Repeat exactly what appears from the opening line of the listing to the line with "const mergeDistance = 0.0005;", inclusive.

Given data
• • • • • • •
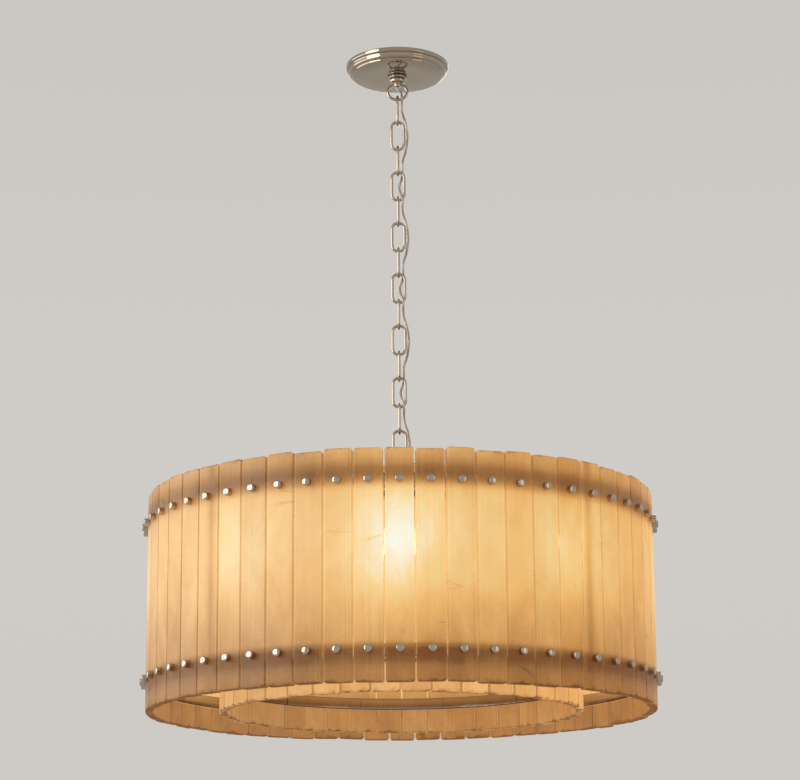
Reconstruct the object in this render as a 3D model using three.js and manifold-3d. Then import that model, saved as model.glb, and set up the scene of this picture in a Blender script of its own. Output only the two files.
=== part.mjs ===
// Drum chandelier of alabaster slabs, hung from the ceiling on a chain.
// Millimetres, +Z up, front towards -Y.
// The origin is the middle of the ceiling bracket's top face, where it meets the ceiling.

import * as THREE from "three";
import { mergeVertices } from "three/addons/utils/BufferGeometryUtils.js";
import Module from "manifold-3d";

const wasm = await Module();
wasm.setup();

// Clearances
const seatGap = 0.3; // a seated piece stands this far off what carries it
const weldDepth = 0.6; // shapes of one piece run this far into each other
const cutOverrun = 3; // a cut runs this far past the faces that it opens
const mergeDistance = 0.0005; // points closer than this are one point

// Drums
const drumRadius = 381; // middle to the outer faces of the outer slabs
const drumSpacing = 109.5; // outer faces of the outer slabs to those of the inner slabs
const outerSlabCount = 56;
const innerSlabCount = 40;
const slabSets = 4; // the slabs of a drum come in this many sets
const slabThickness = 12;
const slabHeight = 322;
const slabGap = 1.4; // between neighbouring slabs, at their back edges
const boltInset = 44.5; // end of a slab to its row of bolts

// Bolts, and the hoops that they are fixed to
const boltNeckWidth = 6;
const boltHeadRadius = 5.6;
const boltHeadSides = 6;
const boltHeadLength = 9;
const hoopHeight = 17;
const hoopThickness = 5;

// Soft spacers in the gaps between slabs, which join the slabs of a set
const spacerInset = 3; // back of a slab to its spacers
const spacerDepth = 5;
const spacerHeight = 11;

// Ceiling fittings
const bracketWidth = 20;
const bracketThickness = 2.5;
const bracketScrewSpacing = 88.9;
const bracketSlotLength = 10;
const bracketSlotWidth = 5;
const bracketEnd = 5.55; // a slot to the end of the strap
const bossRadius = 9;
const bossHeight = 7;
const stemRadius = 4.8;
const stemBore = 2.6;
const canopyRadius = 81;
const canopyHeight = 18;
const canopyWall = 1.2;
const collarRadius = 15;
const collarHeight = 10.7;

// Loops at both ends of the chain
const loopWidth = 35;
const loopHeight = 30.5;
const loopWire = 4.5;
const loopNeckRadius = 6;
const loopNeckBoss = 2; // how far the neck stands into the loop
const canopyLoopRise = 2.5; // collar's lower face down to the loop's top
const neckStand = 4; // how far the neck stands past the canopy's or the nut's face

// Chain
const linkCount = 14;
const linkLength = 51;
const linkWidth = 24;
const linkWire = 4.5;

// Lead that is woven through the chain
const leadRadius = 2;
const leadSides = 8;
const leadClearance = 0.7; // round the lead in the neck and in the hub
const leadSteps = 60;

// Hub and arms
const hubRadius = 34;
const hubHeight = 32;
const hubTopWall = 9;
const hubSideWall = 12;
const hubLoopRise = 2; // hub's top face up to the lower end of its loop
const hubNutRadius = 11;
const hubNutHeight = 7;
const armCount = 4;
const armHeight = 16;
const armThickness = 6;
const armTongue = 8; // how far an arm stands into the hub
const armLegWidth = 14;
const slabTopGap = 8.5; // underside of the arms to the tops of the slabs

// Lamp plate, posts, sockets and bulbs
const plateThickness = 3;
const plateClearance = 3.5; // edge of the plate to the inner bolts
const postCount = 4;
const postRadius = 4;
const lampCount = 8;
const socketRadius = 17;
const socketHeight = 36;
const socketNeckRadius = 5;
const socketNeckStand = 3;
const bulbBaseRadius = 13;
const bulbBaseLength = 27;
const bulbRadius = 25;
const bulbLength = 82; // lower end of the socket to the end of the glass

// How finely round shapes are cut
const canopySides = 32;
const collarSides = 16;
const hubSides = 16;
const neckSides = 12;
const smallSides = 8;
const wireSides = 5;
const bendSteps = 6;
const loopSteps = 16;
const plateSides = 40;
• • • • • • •
Written reply
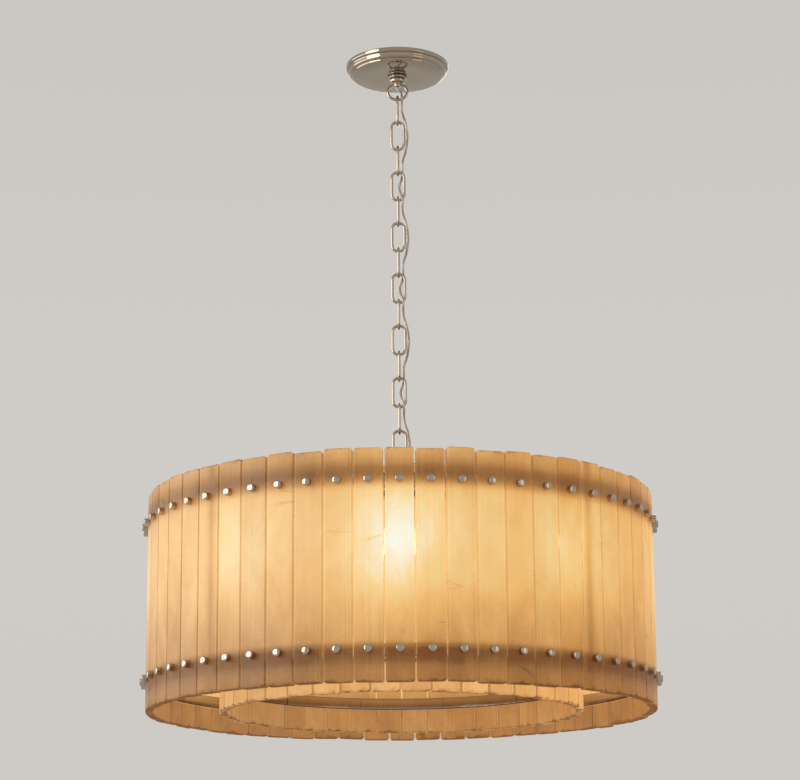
Reconstruct the object in this render as a 3D model using three.js and manifold-3d. Then import that model, saved as model.glb, and set up the scene of this picture in a Blender script of its own. Output only the two files.
=== part.mjs ===
// Drum chandelier of alabaster slabs, hung from the ceiling on a chain.
// Millimetres, +Z up, front towards -Y.
// The origin is the middle of the ceiling bracket's top face, where it meets the ceiling.

import * as THREE from "three";
import { mergeVertices } from "three/addons/utils/BufferGeometryUtils.js";
import Module from "manifold-3d";

const wasm = await Module();
wasm.setup();

// Clearances
const seatGap = 0.3; // a seated piece stands this far off what carries it
const weldDepth = 0.6; // shapes of one piece run this far into each other
const cutOverrun = 3; // a cut runs this far past the faces that it opens
const mergeDistance = 0.0005; // points closer than this are one point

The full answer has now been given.